*Task details*: Restate, word for word, all of the material shown below.

*Input rows*:
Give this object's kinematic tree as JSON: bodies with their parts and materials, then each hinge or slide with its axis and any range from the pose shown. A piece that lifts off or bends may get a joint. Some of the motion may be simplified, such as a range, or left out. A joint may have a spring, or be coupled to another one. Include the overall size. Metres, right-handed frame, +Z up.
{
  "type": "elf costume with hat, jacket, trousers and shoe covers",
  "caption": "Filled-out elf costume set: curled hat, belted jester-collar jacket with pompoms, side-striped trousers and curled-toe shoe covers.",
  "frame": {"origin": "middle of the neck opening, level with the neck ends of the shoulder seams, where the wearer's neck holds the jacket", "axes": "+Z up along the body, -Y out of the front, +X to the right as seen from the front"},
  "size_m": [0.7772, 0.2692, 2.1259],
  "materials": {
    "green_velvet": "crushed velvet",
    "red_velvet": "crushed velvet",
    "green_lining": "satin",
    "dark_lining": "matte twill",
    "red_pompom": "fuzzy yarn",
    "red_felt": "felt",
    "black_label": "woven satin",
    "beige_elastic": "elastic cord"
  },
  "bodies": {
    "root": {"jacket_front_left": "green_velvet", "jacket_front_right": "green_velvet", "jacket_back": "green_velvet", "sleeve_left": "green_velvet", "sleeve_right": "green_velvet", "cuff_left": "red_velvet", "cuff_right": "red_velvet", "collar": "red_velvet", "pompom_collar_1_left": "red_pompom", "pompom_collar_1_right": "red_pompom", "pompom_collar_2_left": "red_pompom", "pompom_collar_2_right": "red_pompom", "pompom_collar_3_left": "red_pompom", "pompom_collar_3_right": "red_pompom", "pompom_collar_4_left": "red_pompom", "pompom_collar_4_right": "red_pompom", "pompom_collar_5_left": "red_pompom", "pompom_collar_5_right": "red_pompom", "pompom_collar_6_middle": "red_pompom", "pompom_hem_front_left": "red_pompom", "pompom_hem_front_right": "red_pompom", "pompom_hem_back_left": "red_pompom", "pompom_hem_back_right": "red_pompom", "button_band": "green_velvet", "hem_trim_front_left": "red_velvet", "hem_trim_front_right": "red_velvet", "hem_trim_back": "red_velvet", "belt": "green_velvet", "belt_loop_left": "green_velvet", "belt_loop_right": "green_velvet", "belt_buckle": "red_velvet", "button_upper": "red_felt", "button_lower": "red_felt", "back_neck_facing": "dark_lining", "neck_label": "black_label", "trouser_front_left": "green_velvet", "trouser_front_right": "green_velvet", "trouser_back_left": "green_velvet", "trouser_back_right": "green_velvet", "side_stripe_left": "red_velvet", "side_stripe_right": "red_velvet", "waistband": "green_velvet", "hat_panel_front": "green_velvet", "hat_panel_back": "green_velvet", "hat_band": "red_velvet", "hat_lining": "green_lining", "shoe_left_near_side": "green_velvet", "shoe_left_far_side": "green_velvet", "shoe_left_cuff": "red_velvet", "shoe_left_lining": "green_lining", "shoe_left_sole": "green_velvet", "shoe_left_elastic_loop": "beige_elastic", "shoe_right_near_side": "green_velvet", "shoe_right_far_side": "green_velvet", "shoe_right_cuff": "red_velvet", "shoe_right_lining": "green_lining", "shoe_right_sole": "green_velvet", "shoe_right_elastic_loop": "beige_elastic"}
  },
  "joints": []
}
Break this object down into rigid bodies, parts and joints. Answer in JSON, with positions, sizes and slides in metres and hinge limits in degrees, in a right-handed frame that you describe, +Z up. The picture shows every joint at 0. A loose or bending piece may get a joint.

*Solution to the exercise*:
Give this object's kinematic tree as JSON: bodies with their parts and materials, then each hinge or slide with its axis and any range from the pose shown. A piece that lifts off or bends may get a joint. Some of the motion may be simplified, such as a range, or left out. A joint may have a spring, or be coupled to another one. Include the overall size. Metres, right-handed frame, +Z up.
{
  "type": "elf costume with hat, jacket, trousers and shoe covers",
  "caption": "Filled-out elf costume set: curled hat, belted jester-collar jacket with pompoms, side-striped trousers and curled-toe shoe covers.",
  "frame": {"origin": "middle of the neck opening, level with the neck ends of the shoulder seams, where the wearer's neck holds the jacket", "axes": "+Z up along the body, -Y out of the front, +X to the right as seen from the front"},
  "size_m": [0.7772, 0.2692, 2.1259],
  "materials": {
    "green_velvet": "crushed velvet",
    "red_velvet": "crushed velvet",
    "green_lining": "satin",
    "dark_lining": "matte twill",
    "red_pompom": "fuzzy yarn",
    "red_felt": "felt",
    "black_label": "woven satin",
    "beige_elastic": "elastic cord"
  },
  "bodies": {
    "root": {"jacket_front_left": "green_velvet", "jacket_front_right": "green_velvet", "jacket_back": "green_velvet", "sleeve_left": "green_velvet", "sleeve_right": "green_velvet", "cuff_left": "red_velvet", "cuff_right": "red_velvet", "collar": "red_velvet", "pompom_collar_1_left": "red_pompom", "pompom_collar_1_right": "red_pompom", "pompom_collar_2_left": "red_pompom", "pompom_collar_2_right": "red_pompom", "pompom_collar_3_left": "red_pompom", "pompom_collar_3_right": "red_pompom", "pompom_collar_4_left": "red_pompom", "pompom_collar_4_right": "red_pompom", "pompom_collar_5_left": "red_pompom", "pompom_collar_5_right": "red_pompom", "pompom_collar_6_middle": "red_pompom", "pompom_hem_front_left": "red_pompom", "pompom_hem_front_right": "red_pompom", "pompom_hem_back_left": "red_pompom", "pompom_hem_back_right": "red_pompom", "button_band": "green_velvet", "hem_trim_front_left": "red_velvet", "hem_trim_front_right": "red_velvet", "hem_trim_back": "red_velvet", "belt": "green_velvet", "belt_loop_left": "green_velvet", "belt_loop_right": "green_velvet", "belt_buckle": "red_velvet", "button_upper": "red_felt", "button_lower": "red_felt", "back_neck_facing": "dark_lining", "neck_label": "black_label", "trouser_front_left": "green_velvet", "trouser_front_right": "green_velvet", "trouser_back_left": "green_velvet", "trouser_back_right": "green_velvet", "side_stripe_left": "red_velvet", "side_stripe_right": "red_velvet", "waistband": "green_velvet", "hat_panel_front": "green_velvet", "hat_panel_back": "green_velvet", "hat_band": "red_velvet", "hat_lining": "green_lining", "shoe_left_near_side": "green_velvet", "shoe_left_far_side": "green_velvet", "shoe_left_cuff": "red_velvet", "shoe_left_lining": "green_lining", "shoe_left_sole": "green_velvet", "shoe_left_elastic_loop": "beige_elastic", "shoe_right_near_side": "green_velvet", "shoe_right_far_side": "green_velvet", "shoe_right_cuff": "red_velvet", "shoe_right_lining": "green_lining", "shoe_right_sole": "green_velvet", "shoe_right_elastic_loop": "beige_elastic"}
  },
  "joints": []
}
Break this object down into rigid bodies, parts and joints. Answer in JSON, with positions, sizes and slides in metres and hinge limits in degrees, in a right-handed frame that you describe, +Z up. The picture shows every joint at 0. A loose or bending piece may get a joint.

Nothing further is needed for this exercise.